Aus den genannten Gründen droht dem Beschwerdeführer mit maßgeblicher Wahrscheinlichkeit in seinem Heimatland asylrelevante Verfolgung und war daher in einer Gesamtschau Asyl zu gewähren.
Der Vollständigkeit halber ist anzuführen, dass sich aus dem Akt keine Anhaltspunkte für die Anwendbarkeit des § 6 AsylG, etwa im Sinne der Begehung von Kriegsverbrechen oder sonstiger besonders schwerer Verbrechen durch den Beschwerdeführer, ergeben haben.

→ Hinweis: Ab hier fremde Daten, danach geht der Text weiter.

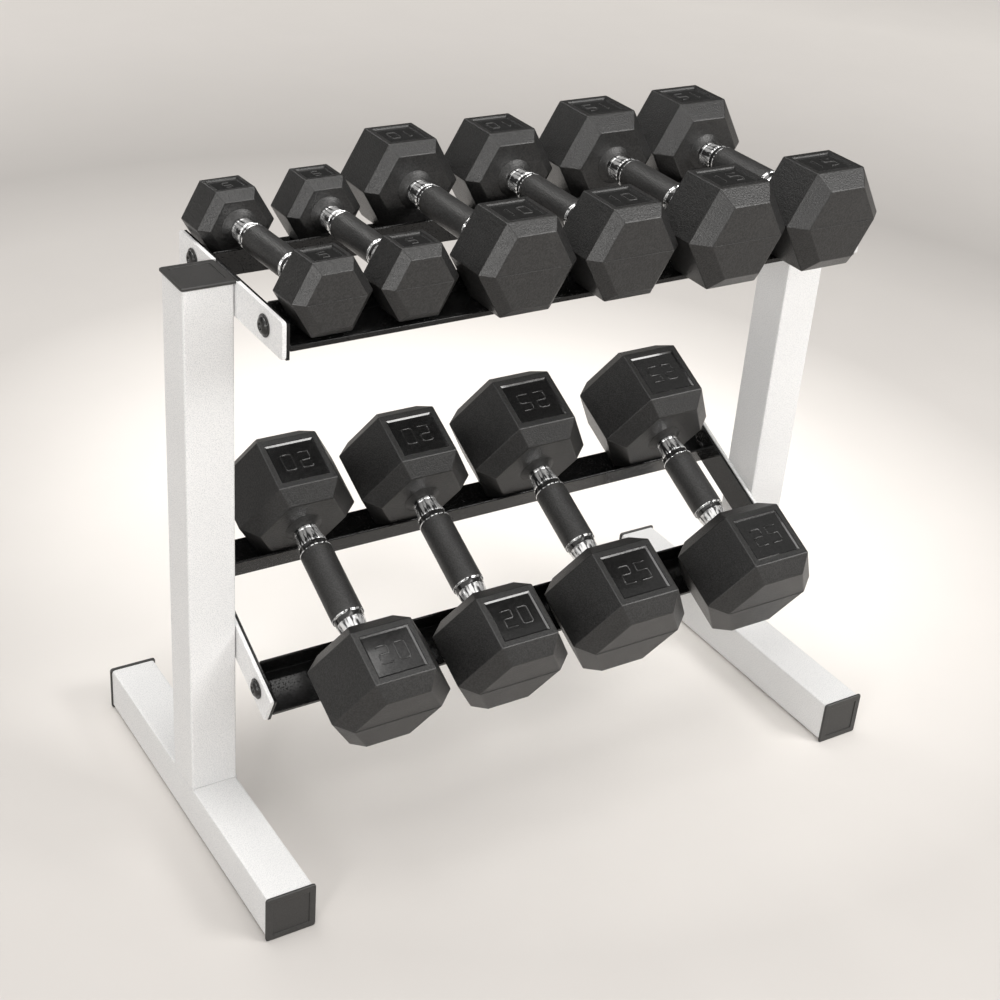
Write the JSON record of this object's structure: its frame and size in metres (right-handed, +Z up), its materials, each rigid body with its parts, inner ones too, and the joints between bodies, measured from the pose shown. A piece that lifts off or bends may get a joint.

Somit befindet sich zusammengefasst der Beschwerdeführer aus wohlbegründeter Furcht asylrelevant verfolgt zu werden, außerhalb der Türkei und ist im Hinblick auf diese Furcht nicht gewillt, in dieses Land zurückzukehren. Da auch keiner der in Artikel 1 Abschnitt C oder F der GFK genannten Endigungs- und Ausschlussgründe vorliegt, war Asyl zu gewähren.
Gemäß § 3 Abs 5 AsylG 2005 war die Entscheidung über die Asylgewährung mit der Feststellung zu verbinden, dass dem Fremden damit kraft Gesetzes die Flüchtlingseigenschaft zukommt.
Es war daher spruchgemäß zu entscheiden.
5. Der Sachverhalt ist zusammengefasst, wie dargestellt, aus der Aktenlage in Verbindung mit der Beschwerde, geklärt (entspricht der bisherigen Judikatur zu § 67d AVG) und sind somit schon aus diesem Grund die Voraussetzungen des § 41 Abs 7 AsylG verwirklicht, weshalb von einer mündlichen Verhandlung abzusehen war. Wie ausgeführt, ergaben sich aus der Aktenlage erkennbarerweise keine Zweifel an der Richtigkeit der vom Beschwerdeführer getätigten Angaben. Die von der erkennenden Behörde getroffenen Ausführungen unter 2. und 3. stellen eine Konkretisierung der von der Erstbehörde allgemein getroffenen Zugrundelegung des Vorbringens des Beschwerdeführers für das gegenständliche Verfahren, bezogen auf dessen entscheidungsrelevante Teile, dar.